We’ll do our best, sir.
And to wrap things up, here’s LIAM:
First off I want to say congrats on 20 years of ASTRO CITY! I had heard about the book for about a year & only recently got around to picking it up but I can now say I’ve read almost every issue & can not wait for more!
I loved the American Chibi story, I really didn’t know what to expect from her origin & loved that ending.
Will we see more of Marguerite in the future? I also really loved how fleshed out the book’s characters are, even the background heroes. Really makes me wonder if everyone will eventually get a story of their own.
I also want to ask if you guys ever plan to release an Astro City Omnibus as I’ve been trying to get my buddy to read it but he’s a little more into those then normal trades.
So to cap it off, you’ve guys have got yourselves a new reader and I can’t wait for what comes next. Congrats on 20 years and thanks for an awesome issue!
Glad you liked it, Liam. I’m sure we’ll see more of Marguerite, though I don’t know for sure when.
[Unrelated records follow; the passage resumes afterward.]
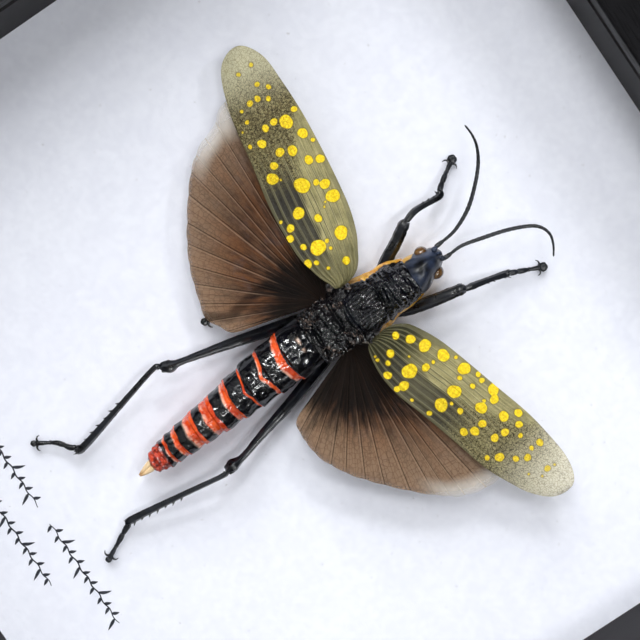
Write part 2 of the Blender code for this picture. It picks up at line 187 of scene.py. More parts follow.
def newFinish(name, roughness=0.5, **fixed):
    finish = bpy.data.materials.new(name)
    finish.use_nodes = True
    shader = finish.node_tree.nodes["Principled BSDF"]
    shader.inputs["Roughness"].default_value = roughness
    for socket, value in fixed.items():
        shader.inputs[socket.replace("_", " ")].default_value = value
    return finish, finish.node_tree, shader


def plugIn(tree, socket, value):
    if isinstance(value, bpy.types.NodeSocket):
        tree.links.new(value, socket)
    else:
        socket.default_value = value


def addNode(tree, kind, settings=None, **sockets):
    node = tree.nodes.new("ShaderNode" + kind)
    for key, value in (settings or {}).items():
        setattr(node, key, value)
    for key, value in sockets.items():
        plugIn(tree, node.inputs[key.replace("_", " ")], value)
    return node


def work(tree, operation, a, b=0.0, clamp=False):
    node = addNode(tree, "Math", {"operation": operation, "use_clamp": clamp})
    plugIn(tree, node.inputs[0], a)
    plugIn(tree, node.inputs[1], b)
    return node.outputs[0]


def between(tree, value, low, high, toLow=0.0, toHigh=1.0):
    node = addNode(tree, "MapRange", {"interpolation_type": "SMOOTHSTEP"})
    for i, item in enumerate((value, low, high, toLow, toHigh)):
        plugIn(tree, node.inputs[i], item)
    return node.outputs[0]


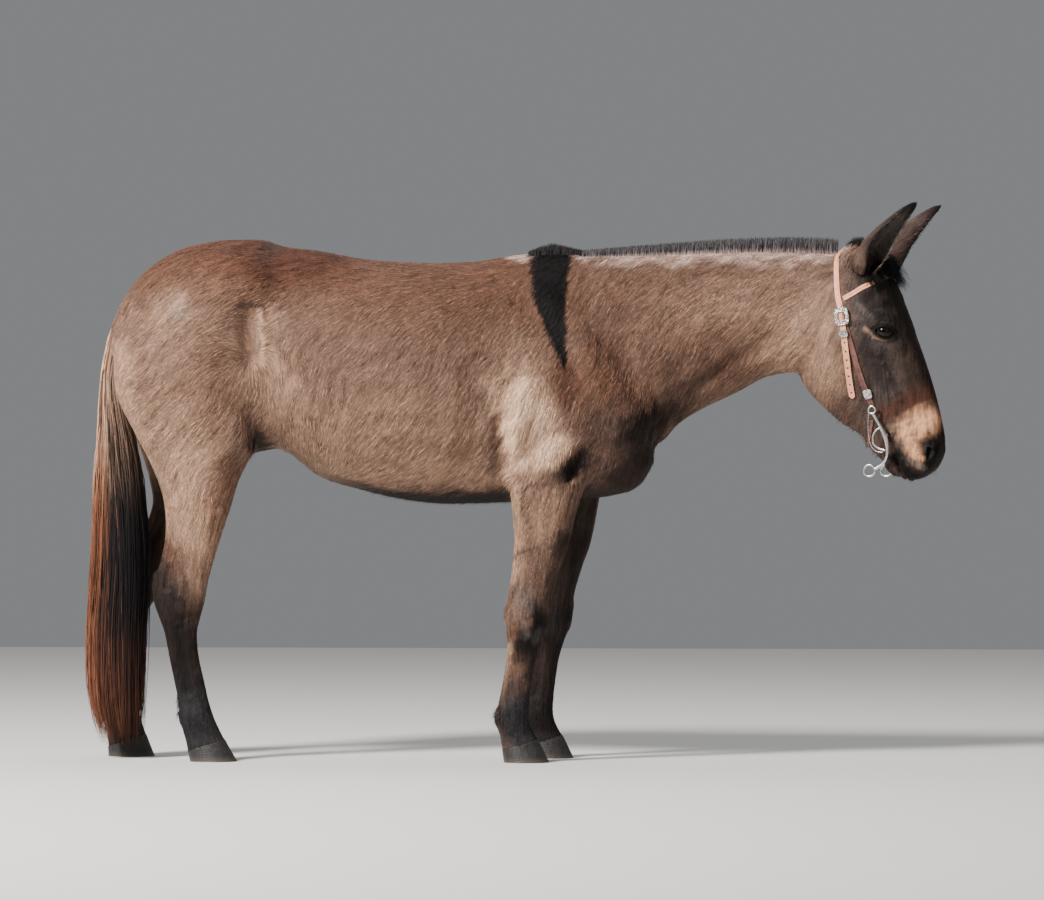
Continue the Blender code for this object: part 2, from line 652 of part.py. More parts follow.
def drape_lids(mesh):
    """Draws the skin over both eyeballs, blended into the cheek and brow."""
    points = points_of(mesh)
    skin = EYE_RADIUS + LID_WALL
    for side in (-1, 1):
        centre = np.array(eye_centre(side))
        away = points - centre
        far = np.linalg.norm(away, axis=1)
        near = far < LID_REACH
        gap = far[near]
        fade = (1 - (gap / LID_REACH) ** 2) ** 2
        blend = LID_BLEND * fade
        raised = 0.5 * (gap + skin + np.sqrt((gap - skin) ** 2 + blend**2))
        points[near] = centre + away[near] * (np.maximum(raised, gap) / gap)[:, None]
    mesh.vertices.foreach_set("co", points.ravel())
    mesh.update()


def lid_cutter(centre, side, collection):
    """An almond prism that opens the lids in front of one eyeball."""
    looks, forward, up = eye_axes(side)
    half_length, half_height = LID_OPENING
    outline = []
    for k in range(LID_SIDES):
        angle = 2 * math.pi * k / LID_SIDES
        along = half_length * math.cos(angle)
        across = half_height * math.copysign(abs(math.sin(angle)) ** 1.3, math.sin(angle))
        outline.append((along, across + LID_TILT * along))

    def at(depth, spread):
        return lambda a, b: centre + looks * depth + (forward * a + up * b) * spread

    return new_object("lid_cutter", outline_prism(outline, at(0.004, 0.85), at(0.05, 1.5)), collection)


def mouth_cutter(collection):
    """A thin curved sheet that parts the lips."""
    upper, lower = [], []
    for i, (u, w) in enumerate(MOUTH_LINE):
        before, after = MOUTH_LINE[max(0, i - 1)], MOUTH_LINE[min(len(MOUTH_LINE) - 1, i + 1)]
        half = MOUTH_GAP / 2 / math.dist(before, after)
        across = ((after[1] - before[1]) * half, (before[0] - after[0]) * half)
        upper.append((u + across[0], w + across[1]))
        lower.append((u - across[0], w - across[1]))
    outline = upper + lower[::-1]
    start, end = (lambda a, b: head_place(a, -0.09, b)), (lambda a, b: head_place(a, 0.09, b))
    return new_object("mouth_cutter", outline_prism(outline, start, end), collection)


def nostril_cutter(side, collection):
    """A slanting oval that hollows one nostril."""
    (u, v, w), radii = NOSTRIL
    bm = bmesh.new()
    turn = Matrix.Rotation(math.radians(side * NOSTRIL_TURN), 4, "Z")
    turn = turn @ Matrix.Rotation(math.radians(-NOSTRIL_LEAN), 4, "Y")
    bmesh.ops.create_icosphere(bm, subdivisions=2, radius=1, matrix=turn @ Matrix.Diagonal((*radii, 1)))
    for vert in bm.verts:
        vert.co = head_place(*(vert.co + Vector((u, side * v, w))))
    return new_object("nostril_cutter", bm, collection)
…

And not everyone’ll get a story of their own, I expect—not even all the costumed heroes. We just create ’em too fast to ever catch up.
Astro City Omnibi, or some other larger-format books, have been discussed, but we’ve mostly been focused on getting all the TPBs back into print. I think that’s about done now, or close to it. So maybe it’s time to start talking more about other editions.
Omnibi? Deluxe Editions? What would you folks like to see?